## DESCRIPTION OF THE TASK
Reproduce only the lines from the one containing "for name, shape" through the one containing "in imported if", exactly as written and with both ends included.

— BEGIN SUPPLIED INFORMATION —

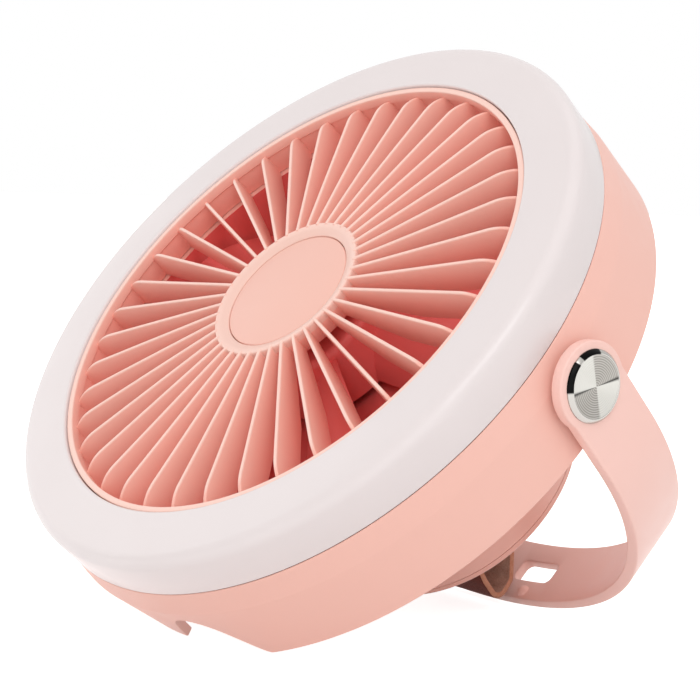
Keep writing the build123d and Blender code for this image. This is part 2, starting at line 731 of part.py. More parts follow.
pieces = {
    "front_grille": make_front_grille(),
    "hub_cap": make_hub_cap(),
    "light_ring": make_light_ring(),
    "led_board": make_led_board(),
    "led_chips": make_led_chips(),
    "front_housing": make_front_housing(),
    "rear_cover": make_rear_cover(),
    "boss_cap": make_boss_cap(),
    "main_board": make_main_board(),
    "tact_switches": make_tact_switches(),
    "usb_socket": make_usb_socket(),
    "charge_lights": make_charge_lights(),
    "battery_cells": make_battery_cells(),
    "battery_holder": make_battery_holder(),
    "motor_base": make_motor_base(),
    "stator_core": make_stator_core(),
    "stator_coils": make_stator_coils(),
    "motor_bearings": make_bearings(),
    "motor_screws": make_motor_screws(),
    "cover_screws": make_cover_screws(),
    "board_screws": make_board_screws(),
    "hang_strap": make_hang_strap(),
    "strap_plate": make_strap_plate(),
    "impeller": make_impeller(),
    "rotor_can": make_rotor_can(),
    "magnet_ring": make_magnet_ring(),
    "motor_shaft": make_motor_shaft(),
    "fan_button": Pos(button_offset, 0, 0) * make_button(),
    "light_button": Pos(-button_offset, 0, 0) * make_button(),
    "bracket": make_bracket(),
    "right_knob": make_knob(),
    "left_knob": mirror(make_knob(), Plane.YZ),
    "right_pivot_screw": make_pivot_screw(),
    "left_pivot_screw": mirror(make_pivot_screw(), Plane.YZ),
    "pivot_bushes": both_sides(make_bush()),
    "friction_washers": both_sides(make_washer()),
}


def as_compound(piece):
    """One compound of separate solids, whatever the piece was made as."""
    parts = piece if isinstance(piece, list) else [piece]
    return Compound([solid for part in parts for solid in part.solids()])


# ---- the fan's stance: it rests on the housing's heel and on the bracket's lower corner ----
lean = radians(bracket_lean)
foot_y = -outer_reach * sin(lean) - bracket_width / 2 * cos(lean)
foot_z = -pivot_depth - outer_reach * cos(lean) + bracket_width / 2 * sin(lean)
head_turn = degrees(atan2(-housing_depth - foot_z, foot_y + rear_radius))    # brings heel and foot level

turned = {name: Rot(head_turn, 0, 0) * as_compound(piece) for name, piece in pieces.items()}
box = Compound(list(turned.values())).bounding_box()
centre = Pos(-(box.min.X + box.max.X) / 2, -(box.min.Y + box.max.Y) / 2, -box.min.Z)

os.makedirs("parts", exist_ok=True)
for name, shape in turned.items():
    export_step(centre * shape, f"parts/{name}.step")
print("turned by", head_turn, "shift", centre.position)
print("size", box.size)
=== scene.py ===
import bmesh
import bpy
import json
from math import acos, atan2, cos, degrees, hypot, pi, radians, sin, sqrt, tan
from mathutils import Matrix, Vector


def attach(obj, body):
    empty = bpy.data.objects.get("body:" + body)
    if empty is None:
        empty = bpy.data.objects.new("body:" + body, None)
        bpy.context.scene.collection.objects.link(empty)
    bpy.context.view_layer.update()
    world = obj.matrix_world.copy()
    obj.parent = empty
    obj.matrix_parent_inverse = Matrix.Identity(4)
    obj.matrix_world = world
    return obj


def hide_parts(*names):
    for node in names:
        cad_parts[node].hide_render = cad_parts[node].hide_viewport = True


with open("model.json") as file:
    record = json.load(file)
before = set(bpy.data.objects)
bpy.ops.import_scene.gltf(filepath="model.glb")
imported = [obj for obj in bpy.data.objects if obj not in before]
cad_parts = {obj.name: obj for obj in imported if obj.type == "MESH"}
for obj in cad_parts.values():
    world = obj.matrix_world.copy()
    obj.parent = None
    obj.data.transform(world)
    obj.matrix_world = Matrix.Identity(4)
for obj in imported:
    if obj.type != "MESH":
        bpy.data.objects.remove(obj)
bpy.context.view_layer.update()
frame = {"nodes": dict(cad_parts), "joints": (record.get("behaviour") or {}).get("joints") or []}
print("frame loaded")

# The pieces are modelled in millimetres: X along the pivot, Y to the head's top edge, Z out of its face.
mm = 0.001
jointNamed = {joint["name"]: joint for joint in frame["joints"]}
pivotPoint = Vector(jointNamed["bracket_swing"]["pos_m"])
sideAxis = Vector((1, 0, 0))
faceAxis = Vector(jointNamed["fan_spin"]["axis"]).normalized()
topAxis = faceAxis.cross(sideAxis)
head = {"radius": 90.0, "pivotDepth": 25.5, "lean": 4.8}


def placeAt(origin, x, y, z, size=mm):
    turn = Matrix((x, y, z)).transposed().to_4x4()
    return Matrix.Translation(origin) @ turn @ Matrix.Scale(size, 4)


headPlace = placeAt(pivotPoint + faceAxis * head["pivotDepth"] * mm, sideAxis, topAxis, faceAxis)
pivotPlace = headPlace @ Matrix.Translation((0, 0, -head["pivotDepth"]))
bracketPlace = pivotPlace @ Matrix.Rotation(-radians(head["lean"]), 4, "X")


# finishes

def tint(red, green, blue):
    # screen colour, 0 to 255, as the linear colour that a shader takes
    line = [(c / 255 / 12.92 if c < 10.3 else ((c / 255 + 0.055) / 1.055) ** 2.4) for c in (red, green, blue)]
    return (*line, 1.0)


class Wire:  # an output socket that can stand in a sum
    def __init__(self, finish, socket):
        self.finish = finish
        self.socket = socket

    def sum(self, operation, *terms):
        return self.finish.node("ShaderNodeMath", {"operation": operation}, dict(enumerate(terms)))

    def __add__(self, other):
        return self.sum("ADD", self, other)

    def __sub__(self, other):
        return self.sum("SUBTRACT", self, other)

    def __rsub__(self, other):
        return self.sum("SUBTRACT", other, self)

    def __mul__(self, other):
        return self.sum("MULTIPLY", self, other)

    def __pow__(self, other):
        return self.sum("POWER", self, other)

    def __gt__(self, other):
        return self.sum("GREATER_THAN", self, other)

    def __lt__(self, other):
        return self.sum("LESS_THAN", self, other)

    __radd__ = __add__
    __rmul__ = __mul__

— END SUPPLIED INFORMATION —

## FULL OUTPUT
for name, shape in turned.items():
    export_step(centre * shape, f"parts/{name}.step")
print("turned by", head_turn, "shift", centre.position)
print("size", box.size)
=== scene.py ===
import bmesh
import bpy
import json
from math import acos, atan2, cos, degrees, hypot, pi, radians, sin, sqrt, tan
from mathutils import Matrix, Vector


def attach(obj, body):
    empty = bpy.data.objects.get("body:" + body)
    if empty is None:
        empty = bpy.data.objects.new("body:" + body, None)
        bpy.context.scene.collection.objects.link(empty)
    bpy.context.view_layer.update()
    world = obj.matrix_world.copy()
    obj.parent = empty
    obj.matrix_parent_inverse = Matrix.Identity(4)
    obj.matrix_world = world
    return obj


def hide_parts(*names):
    for node in names:
        cad_parts[node].hide_render = cad_parts[node].hide_viewport = True


with open("model.json") as file:
    record = json.load(file)
before = set(bpy.data.objects)
bpy.ops.import_scene.gltf(filepath="model.glb")
imported = [obj for obj in bpy.data.objects if obj not in before]
cad_parts = {obj.name: obj for obj in imported if obj.type == "MESH"}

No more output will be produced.